Exercise description: Each record is to be printed again precisely as it reads.

Entries with model source code:
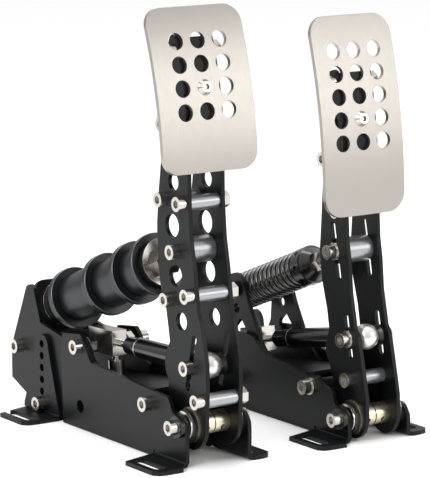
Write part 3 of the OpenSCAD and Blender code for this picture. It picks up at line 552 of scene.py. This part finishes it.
# %% [markdown]
# ## Stage, light and camera
#
# The photo is a cut-out on white under soft studio light from the upper left.
# The floor is white paper and the sky brightens with height, so that bare metal
# shows a light top and a darker foot. Blender's usual view softens white to
# grey, so the plain Standard view is set, and the lights are weak to suit it.

# %% Floor and world
PAPER_LOOK = dict(colour="#fafafa", metallic=0.0, roughness=0.95, specular=0.1)
bpy.ops.mesh.primitive_plane_add(size=12, location=(0, 0, 0))
floor = bpy.context.object
floor.name = "studio_floor"
floor.data.materials.append(finish("studio_paper", PAPER_LOOK))

bpy.context.scene.view_settings.view_transform = "Standard"
world = bpy.data.worlds.new("studio")
bpy.context.scene.world = world
world.use_nodes = True
sky = world.node_tree
SKY_LOW, SKY_HIGH = 0.45, 1.25    # strength at the horizon and overhead
direction = add(sky, "ShaderNodeTexCoord")
height = add(sky, "ShaderNodeSeparateXYZ", {0: direction.outputs["Generated"]})
level = add(sky, "ShaderNodeMapRange", {0: height.outputs[2], "From Min": 0.0, "From Max": 1.0,
                                        "To Min": SKY_LOW, "To Max": SKY_HIGH})
sky.links.new(level.outputs[0], sky.nodes["Background"].inputs[1])
sky.nodes["Background"].inputs[0].default_value = (1, 1, 1, 1)
print("sky from", SKY_LOW, "to", SKY_HIGH)

# %% [markdown]
# Four soft boxes stand round the set: a key from the left, a weak fill from the
# front right, one overhead for the tops of the tubes, and a narrow strip that
# draws a bright line down the rounded pieces.

# %% Lights
def area_light(name, place_at, target, size, power):
    """A soft box that faces its target."""
    light = bpy.data.lights.new(name, "AREA")
    light.shape = "RECTANGLE"
    light.size, light.size_y = size
    light.energy = power
    obj = bpy.data.objects.new(name, light)
    bpy.context.scene.collection.objects.link(obj)
    obj.location = place_at
    obj.rotation_euler = (Vector(target) - Vector(place_at)).to_track_quat("-Z", "Y").to_euler()


# name, where it stands, what it looks at, width and height in metres, watts
LIGHTS = [
    ("key_softbox", (-1.5, -0.5, 1.2), (0, 0, 0.12), (0.7, 0.9), 15),
    ("front_softbox", (1.1, -1.7, 0.7), (0, 0, 0.14), (0.8, 0.9), 7),
    ("top_softbox", (0.1, 0.3, 1.6), (0, 0, 0.1), (0.9, 0.9), 13),
    ("left_strip", (-1.7, -1.3, 0.35), (0, 0, 0.14), (0.2, 1.0), 5),
]
for light in LIGHTS:
    area_light(*light)
print("lights:", len(LIGHTS))

# %% [markdown]
# The camera's place, turn and lens were found by laying the edges of the plates
# and the arms over the photo until they agreed. It stands to the left, a little
# above the pads, with a long lens.

# %% Camera
CAMERA_MM = (-1144.9, -1680.35, 501.2)
CAMERA_DOWN, CAMERA_TURN = 10.35, -34.6    # degrees below level, and about z
camera_data = bpy.data.cameras.new("camera")
camera_data.sensor_width = 36
camera_data.lens = 222.9
camera_data.clip_end = 50
camera = bpy.data.objects.new("camera", camera_data)
bpy.context.scene.collection.objects.link(camera)
camera.location = Vector(CAMERA_MM) * MM
camera.rotation_euler = (math.radians(90 - CAMERA_DOWN), 0, math.radians(CAMERA_TURN))
bpy.context.scene.camera = camera
print("camera", tuple(round(v, 3) for v in camera.location))
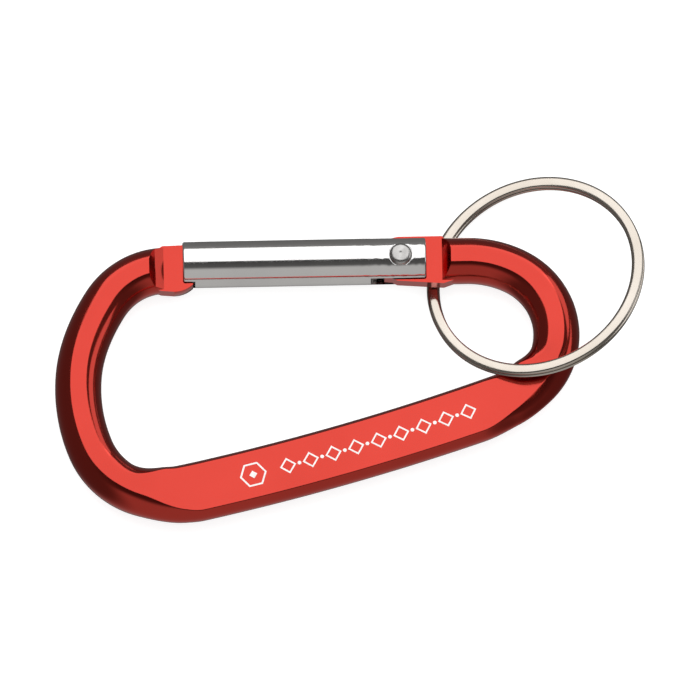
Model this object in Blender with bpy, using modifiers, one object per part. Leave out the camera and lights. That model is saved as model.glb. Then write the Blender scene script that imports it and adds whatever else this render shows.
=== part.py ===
"""Carabiner keyring: a flattened bar bent into a loop, a sprung gate across its mouth, and a split ring.

Run with: blender --background --python part.py

The model is drawn in the gate's frame: X along the closed gate, from its latch end to its hinge end,
Y square to the gate and away from the spine, Z up through the rivet, and Z = 0 on the gate's centre line.
At the end the whole object is moved so that the origin is under the centre of its box.
"""

import math

import bmesh
import bpy
from mathutils import Matrix, Vector

MM = 0.001
CLEARANCE = 0.3 * MM

# Bar: a round rod with a narrow flat along its top and bottom.
BAR_HALF_WIDTH = 3.1 * MM
BAR_HALF_HEIGHT = 2.95 * MM
BAR_HALF_FLAT = 1.0 * MM

# Spine: the same rod, pressed flat and wide.
SPINE_HALF_WIDTH = 4.1 * MM
SPINE_HALF_HEIGHT = 1.75 * MM
SPINE_HALF_FLAT = 3.25 * MM

# Where each side of the bar swells into the spine and narrows again, as (start, length) along the centre line.
# The die's ends are square to the spine, so the outer side of each corner is pressed later and released sooner.
INNER_PRESS = (23.5 * MM, 5.5 * MM)
OUTER_PRESS = (29.0 * MM, 9.0 * MM)
INNER_RELEASE = (80.5 * MM, 7.5 * MM)
OUTER_RELEASE = (76.5 * MM, 7.5 * MM)
THINNING = (22.8 * MM, 7.0 * MM)
THICKENING = (78.5 * MM, 8.5 * MM)

# Centre line of the bar, walked from the hinge shoulder round to the nose shoulder, always turning right.
# Each bend is its radius, its turn in degrees and its number of steps. The spine's radius, and the straight
# before the first bend, are solved so that the line ends on the nose shoulder.
HINGE_SHOULDER = Vector((18.4, -0.15)) * MM
NOSE_SHOULDER = Vector((-18.6, -0.75)) * MM
HINGE_BEND = (13.92 * MM, 27.5, 5)
SMALL_END = (10.08 * MM, 132.9, 30)
SPINE_TURN = 7.7
SPINE_STEPS = 9
LOWER_CORNER = (10.75 * MM, 80.9, 18)
BIG_END = (22.73 * MM, 54, 10)
UPPER_CORNER = (9.93 * MM, 57, 11)
SIDE_STEPS = 8

# Flattened ends of the bar, which enter the gate's slots.
PLATE_HALF_HEIGHT = 1.0 * MM
HINGE_SLOPE = (0.6 * MM, 0.975 * MM)
NOSE_SLOPE = (1.15 * MM, 0.66 * MM)
STEEP_RUN = 0.615
NOSE_FLAT_EXTRA = 0.25 * MM
RING_NOTCH_EXTRA = 0.6 * MM
TONGUE_OFFSET = -0.22 * MM
TONGUE_RADIUS = 3.33 * MM
NOSE_TIP = -14.95 * MM
NOSE_TOP = 2.5 * MM
NOSE_BOTTOM = -4.07 * MM
NOSE_ARC_RADIUS = 3.7 * MM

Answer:
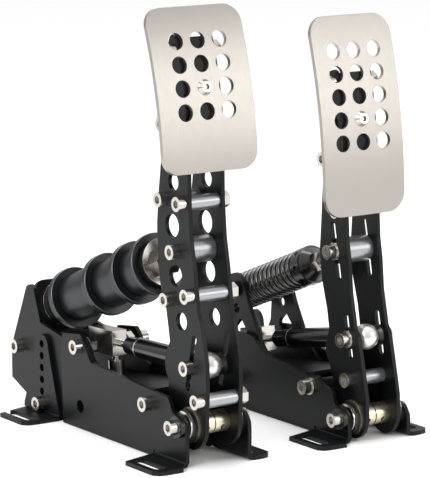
Write part 3 of the OpenSCAD and Blender code for this picture. It picks up at line 552 of scene.py. This part finishes it.
# %% [markdown]
# ## Stage, light and camera
#
# The photo is a cut-out on white under soft studio light from the upper left.
# The floor is white paper and the sky brightens with height, so that bare metal
# shows a light top and a darker foot. Blender's usual view softens white to
# grey, so the plain Standard view is set, and the lights are weak to suit it.

# %% Floor and world
PAPER_LOOK = dict(colour="#fafafa", metallic=0.0, roughness=0.95, specular=0.1)
bpy.ops.mesh.primitive_plane_add(size=12, location=(0, 0, 0))
floor = bpy.context.object
floor.name = "studio_floor"
floor.data.materials.append(finish("studio_paper", PAPER_LOOK))

bpy.context.scene.view_settings.view_transform = "Standard"
world = bpy.data.worlds.new("studio")
bpy.context.scene.world = world
world.use_nodes = True
sky = world.node_tree
SKY_LOW, SKY_HIGH = 0.45, 1.25    # strength at the horizon and overhead
direction = add(sky, "ShaderNodeTexCoord")
height = add(sky, "ShaderNodeSeparateXYZ", {0: direction.outputs["Generated"]})
level = add(sky, "ShaderNodeMapRange", {0: height.outputs[2], "From Min": 0.0, "From Max": 1.0,
                                        "To Min": SKY_LOW, "To Max": SKY_HIGH})
sky.links.new(level.outputs[0], sky.nodes["Background"].inputs[1])
sky.nodes["Background"].inputs[0].default_value = (1, 1, 1, 1)
print("sky from", SKY_LOW, "to", SKY_HIGH)

# %% [markdown]
# Four soft boxes stand round the set: a key from the left, a weak fill from the
# front right, one overhead for the tops of the tubes, and a narrow strip that
# draws a bright line down the rounded pieces.

# %% Lights
def area_light(name, place_at, target, size, power):
    """A soft box that faces its target."""
    light = bpy.data.lights.new(name, "AREA")
    light.shape = "RECTANGLE"
    light.size, light.size_y = size
    light.energy = power
    obj = bpy.data.objects.new(name, light)
    bpy.context.scene.collection.objects.link(obj)
    obj.location = place_at
    obj.rotation_euler = (Vector(target) - Vector(place_at)).to_track_quat("-Z", "Y").to_euler()


# name, where it stands, what it looks at, width and height in metres, watts
LIGHTS = [
    ("key_softbox", (-1.5, -0.5, 1.2), (0, 0, 0.12), (0.7, 0.9), 15),
    ("front_softbox", (1.1, -1.7, 0.7), (0, 0, 0.14), (0.8, 0.9), 7),
    ("top_softbox", (0.1, 0.3, 1.6), (0, 0, 0.1), (0.9, 0.9), 13),
    ("left_strip", (-1.7, -1.3, 0.35), (0, 0, 0.14), (0.2, 1.0), 5),
]
for light in LIGHTS:
    area_light(*light)
print("lights:", len(LIGHTS))

# %% [markdown]
# The camera's place, turn and lens were found by laying the edges of the plates
# and the arms over the photo until they agreed. It stands to the left, a little
# above the pads, with a long lens.

# %% Camera
CAMERA_MM = (-1144.9, -1680.35, 501.2)
CAMERA_DOWN, CAMERA_TURN = 10.35, -34.6    # degrees below level, and about z
camera_data = bpy.data.cameras.new("camera")
camera_data.sensor_width = 36
camera_data.lens = 222.9
camera_data.clip_end = 50
camera = bpy.data.objects.new("camera", camera_data)
bpy.context.scene.collection.objects.link(camera)
camera.location = Vector(CAMERA_MM) * MM
camera.rotation_euler = (math.radians(90 - CAMERA_DOWN), 0, math.radians(CAMERA_TURN))
bpy.context.scene.camera = camera
print("camera", tuple(round(v, 3) for v in camera.location))
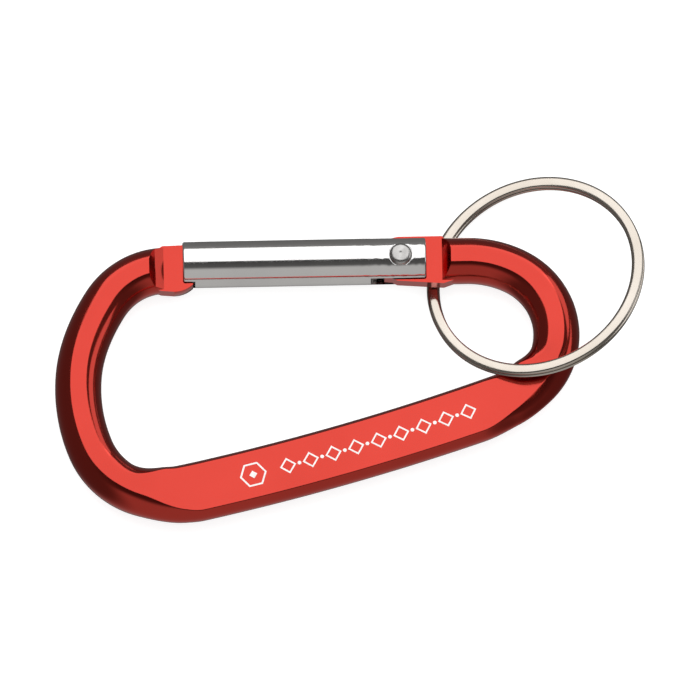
Model this object in Blender with bpy, using modifiers, one object per part. Leave out the camera and lights. That model is saved as model.glb. Then write the Blender scene script that imports it and adds whatever else this render shows.
=== part.py ===
"""Carabiner keyring: a flattened bar bent into a loop, a sprung gate across its mouth, and a split ring.

Run with: blender --background --python part.py

The model is drawn in the gate's frame: X along the closed gate, from its latch end to its hinge end,
Y square to the gate and away from the spine, Z up through the rivet, and Z = 0 on the gate's centre line.
At the end the whole object is moved so that the origin is under the centre of its box.
"""

import math

import bmesh
import bpy
from mathutils import Matrix, Vector

MM = 0.001
CLEARANCE = 0.3 * MM

# Bar: a round rod with a narrow flat along its top and bottom.
BAR_HALF_WIDTH = 3.1 * MM
BAR_HALF_HEIGHT = 2.95 * MM
BAR_HALF_FLAT = 1.0 * MM

# Spine: the same rod, pressed flat and wide.
SPINE_HALF_WIDTH = 4.1 * MM
SPINE_HALF_HEIGHT = 1.75 * MM
SPINE_HALF_FLAT = 3.25 * MM

# Where each side of the bar swells into the spine and narrows again, as (start, length) along the centre line.
# The die's ends are square to the spine, so the outer side of each corner is pressed later and released sooner.
INNER_PRESS = (23.5 * MM, 5.5 * MM)
OUTER_PRESS = (29.0 * MM, 9.0 * MM)
INNER_RELEASE = (80.5 * MM, 7.5 * MM)
OUTER_RELEASE = (76.5 * MM, 7.5 * MM)
THINNING = (22.8 * MM, 7.0 * MM)
THICKENING = (78.5 * MM, 8.5 * MM)

# Centre line of the bar, walked from the hinge shoulder round to the nose shoulder, always turning right.
# Each bend is its radius, its turn in degrees and its number of steps. The spine's radius, and the straight
# before the first bend, are solved so that the line ends on the nose shoulder.
HINGE_SHOULDER = Vector((18.4, -0.15)) * MM
NOSE_SHOULDER = Vector((-18.6, -0.75)) * MM
HINGE_BEND = (13.92 * MM, 27.5, 5)
SMALL_END = (10.08 * MM, 132.9, 30)
SPINE_TURN = 7.7
SPINE_STEPS = 9
LOWER_CORNER = (10.75 * MM, 80.9, 18)
BIG_END = (22.73 * MM, 54, 10)
UPPER_CORNER = (9.93 * MM, 57, 11)
SIDE_STEPS = 8

# Flattened ends of the bar, which enter the gate's slots.
PLATE_HALF_HEIGHT = 1.0 * MM
HINGE_SLOPE = (0.6 * MM, 0.975 * MM)
NOSE_SLOPE = (1.15 * MM, 0.66 * MM)
STEEP_RUN = 0.615
NOSE_FLAT_EXTRA = 0.25 * MM
RING_NOTCH_EXTRA = 0.6 * MM
TONGUE_OFFSET = -0.22 * MM
TONGUE_RADIUS = 3.33 * MM
NOSE_TIP = -14.95 * MM
NOSE_TOP = 2.5 * MM
NOSE_BOTTOM = -4.07 * MM
NOSE_ARC_RADIUS = 3.7 * MM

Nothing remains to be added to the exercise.